- **The data**:
◇ ◇ ◇ ◇

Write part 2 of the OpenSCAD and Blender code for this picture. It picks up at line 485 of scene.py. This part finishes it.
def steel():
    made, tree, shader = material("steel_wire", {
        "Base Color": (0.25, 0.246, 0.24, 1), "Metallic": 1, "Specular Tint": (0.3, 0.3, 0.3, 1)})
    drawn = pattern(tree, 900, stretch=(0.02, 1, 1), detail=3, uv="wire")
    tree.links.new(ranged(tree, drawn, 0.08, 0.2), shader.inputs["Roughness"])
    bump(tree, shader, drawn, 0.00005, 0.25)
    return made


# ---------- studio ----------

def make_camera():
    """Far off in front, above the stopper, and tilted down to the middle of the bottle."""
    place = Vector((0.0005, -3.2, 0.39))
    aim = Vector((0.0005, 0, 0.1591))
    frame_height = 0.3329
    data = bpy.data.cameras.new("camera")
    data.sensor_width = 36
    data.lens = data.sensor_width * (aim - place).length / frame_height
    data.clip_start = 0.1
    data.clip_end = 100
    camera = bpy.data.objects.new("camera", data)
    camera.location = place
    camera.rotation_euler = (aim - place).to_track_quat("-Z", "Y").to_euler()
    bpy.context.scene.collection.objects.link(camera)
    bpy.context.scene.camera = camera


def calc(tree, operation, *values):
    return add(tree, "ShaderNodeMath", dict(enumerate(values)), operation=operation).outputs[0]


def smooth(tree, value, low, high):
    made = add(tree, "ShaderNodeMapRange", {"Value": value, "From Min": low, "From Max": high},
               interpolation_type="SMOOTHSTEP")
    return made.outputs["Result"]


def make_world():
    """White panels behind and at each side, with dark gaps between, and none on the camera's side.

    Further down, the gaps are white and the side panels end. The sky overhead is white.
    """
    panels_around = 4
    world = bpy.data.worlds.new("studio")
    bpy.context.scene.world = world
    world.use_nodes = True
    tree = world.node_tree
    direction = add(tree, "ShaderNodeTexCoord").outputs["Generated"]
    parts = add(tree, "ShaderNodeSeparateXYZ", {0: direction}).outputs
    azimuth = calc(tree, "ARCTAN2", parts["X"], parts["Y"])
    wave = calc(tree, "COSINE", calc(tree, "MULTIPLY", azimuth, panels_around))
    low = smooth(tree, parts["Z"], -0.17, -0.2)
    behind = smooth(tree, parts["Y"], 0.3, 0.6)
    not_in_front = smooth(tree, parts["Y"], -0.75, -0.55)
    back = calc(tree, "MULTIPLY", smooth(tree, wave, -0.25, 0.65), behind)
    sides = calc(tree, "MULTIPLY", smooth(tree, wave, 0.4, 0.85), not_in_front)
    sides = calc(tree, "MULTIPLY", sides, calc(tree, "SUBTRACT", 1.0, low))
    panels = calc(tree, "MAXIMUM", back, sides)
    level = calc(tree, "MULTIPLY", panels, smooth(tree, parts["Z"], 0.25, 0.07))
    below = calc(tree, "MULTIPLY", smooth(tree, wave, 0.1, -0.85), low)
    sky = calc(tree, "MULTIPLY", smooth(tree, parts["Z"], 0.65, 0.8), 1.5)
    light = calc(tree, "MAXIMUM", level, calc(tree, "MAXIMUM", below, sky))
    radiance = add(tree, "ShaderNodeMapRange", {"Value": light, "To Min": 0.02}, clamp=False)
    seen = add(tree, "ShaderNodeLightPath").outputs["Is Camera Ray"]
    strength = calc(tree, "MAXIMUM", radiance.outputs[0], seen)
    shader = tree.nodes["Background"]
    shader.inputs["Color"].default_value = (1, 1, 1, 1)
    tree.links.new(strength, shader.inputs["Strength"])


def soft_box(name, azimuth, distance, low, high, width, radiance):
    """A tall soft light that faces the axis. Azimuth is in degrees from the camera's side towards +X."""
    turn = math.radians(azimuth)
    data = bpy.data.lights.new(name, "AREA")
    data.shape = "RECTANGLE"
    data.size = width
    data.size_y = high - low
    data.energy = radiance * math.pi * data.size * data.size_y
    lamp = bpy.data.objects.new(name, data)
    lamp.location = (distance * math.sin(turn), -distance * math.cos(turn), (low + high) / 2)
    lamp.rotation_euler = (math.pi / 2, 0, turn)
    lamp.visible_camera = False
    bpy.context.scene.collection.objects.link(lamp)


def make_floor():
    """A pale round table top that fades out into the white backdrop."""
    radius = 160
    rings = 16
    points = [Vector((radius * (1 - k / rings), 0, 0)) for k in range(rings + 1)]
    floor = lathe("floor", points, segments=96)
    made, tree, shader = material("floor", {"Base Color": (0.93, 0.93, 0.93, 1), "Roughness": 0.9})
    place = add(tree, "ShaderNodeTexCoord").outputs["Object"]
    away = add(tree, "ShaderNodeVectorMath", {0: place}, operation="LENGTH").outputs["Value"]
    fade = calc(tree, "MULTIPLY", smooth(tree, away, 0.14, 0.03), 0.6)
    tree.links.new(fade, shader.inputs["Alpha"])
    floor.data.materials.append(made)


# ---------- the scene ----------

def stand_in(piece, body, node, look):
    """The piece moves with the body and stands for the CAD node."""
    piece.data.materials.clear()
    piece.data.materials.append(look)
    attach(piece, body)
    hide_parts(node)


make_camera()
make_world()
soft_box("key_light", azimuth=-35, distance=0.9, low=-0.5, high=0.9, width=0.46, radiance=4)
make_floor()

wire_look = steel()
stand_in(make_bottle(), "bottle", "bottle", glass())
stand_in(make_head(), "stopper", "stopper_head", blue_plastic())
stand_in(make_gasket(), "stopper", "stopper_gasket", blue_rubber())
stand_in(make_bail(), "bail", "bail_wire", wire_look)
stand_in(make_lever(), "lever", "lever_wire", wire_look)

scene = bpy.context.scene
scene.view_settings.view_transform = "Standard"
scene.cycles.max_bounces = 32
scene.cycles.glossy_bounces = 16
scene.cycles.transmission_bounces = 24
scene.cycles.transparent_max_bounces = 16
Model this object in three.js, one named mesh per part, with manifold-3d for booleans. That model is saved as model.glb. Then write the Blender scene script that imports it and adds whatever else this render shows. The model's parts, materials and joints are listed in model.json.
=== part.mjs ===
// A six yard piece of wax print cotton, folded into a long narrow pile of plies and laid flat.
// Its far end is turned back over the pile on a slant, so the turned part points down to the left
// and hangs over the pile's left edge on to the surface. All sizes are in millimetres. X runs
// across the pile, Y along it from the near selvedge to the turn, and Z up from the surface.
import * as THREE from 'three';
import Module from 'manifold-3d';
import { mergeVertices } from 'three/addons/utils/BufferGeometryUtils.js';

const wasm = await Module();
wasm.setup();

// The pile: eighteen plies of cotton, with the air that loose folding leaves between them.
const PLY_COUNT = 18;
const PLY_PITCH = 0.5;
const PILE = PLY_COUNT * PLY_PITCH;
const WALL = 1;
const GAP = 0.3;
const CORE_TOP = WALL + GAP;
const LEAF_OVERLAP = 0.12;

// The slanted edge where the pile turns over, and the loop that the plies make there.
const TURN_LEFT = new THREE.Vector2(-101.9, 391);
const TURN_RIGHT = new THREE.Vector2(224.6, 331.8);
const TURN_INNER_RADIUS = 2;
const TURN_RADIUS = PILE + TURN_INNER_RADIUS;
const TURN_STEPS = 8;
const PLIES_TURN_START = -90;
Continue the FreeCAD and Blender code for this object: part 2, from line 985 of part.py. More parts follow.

◇ ◇ ◇ ◇

- **Stated problem**: Quote only the lines running from the line that holds "attach(piece, body)" to the line that holds "scene.cycles.transparent_max_bounces = 16", both ends included.

- **Output for this task**:
    attach(piece, body)
    hide_parts(node)


make_camera()
make_world()
soft_box("key_light", azimuth=-35, distance=0.9, low=-0.5, high=0.9, width=0.46, radiance=4)
make_floor()

wire_look = steel()
stand_in(make_bottle(), "bottle", "bottle", glass())
stand_in(make_head(), "stopper", "stopper_head", blue_plastic())
stand_in(make_gasket(), "stopper", "stopper_gasket", blue_rubber())
stand_in(make_bail(), "bail", "bail_wire", wire_look)
stand_in(make_lever(), "lever", "lever_wire", wire_look)

scene = bpy.context.scene
scene.view_settings.view_transform = "Standard"
scene.cycles.max_bounces = 32
scene.cycles.glossy_bounces = 16
scene.cycles.transmission_bounces = 24
scene.cycles.transparent_max_bounces = 16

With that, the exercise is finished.